Newland, N.C. – Dr. Taylor will participate in the trip to Newland, as Gannon makes an ABST to North Carolina for the first time. The 15 participants, including 13 students, will be busy with housing construction through a local Habitat for Humanity chapter. Many of the students also are members of the Gannon University Habitat for Humanity club.
Toronto, Ontario – Seven participants, including six students, will spend the week living and working in solidarity with the core members and assistants at L’Arche Daybreak, a community for individuals with emotional, physical, or intellectual disabilities. The participants will work alongside the core members – those with disabilities – in L’Arche’s craft studio and woodshop. The trip includes a social justice component, in that the experience is intended to reinforce the dignity of all people. This is the second consecutive year Gannon has chosen Toronto and L’Arche Daybreak as an ABST destination.

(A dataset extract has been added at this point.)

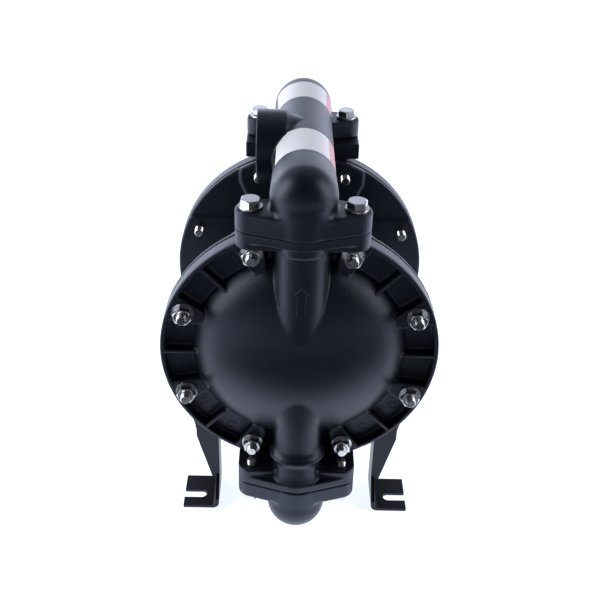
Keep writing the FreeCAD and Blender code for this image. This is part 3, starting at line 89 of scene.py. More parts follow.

Detroit, Mich. – Nine participants, including eight students, will spend the week working with Capuchin Soup Kitchen, a ministry of the Capuchin Province of St. Joseph. Inspired by St. Francis of Assisi, the organization strives to meet people’s basic needs, especially the need for daily nourishment. The participants will help with gardening and with serving meals while also learning about social justice and inequality in a depressed, urban area. The trip has another social justice component in that the participants will learn about activism in the city, to include public art and local revitalization efforts. Gannon is partnering with the East Michigan Environmental Action Council and Urban Earthworks Farm.
New York City – Nine participants, including eight students, will help with relief efforts for victims of Hurricane Sandy. The team will focus on helping residents in Staten Island. Gannon will partner with the World Cares Center, which was founded after 9/11 and which is designed to empower communities through disaster response training and coordination.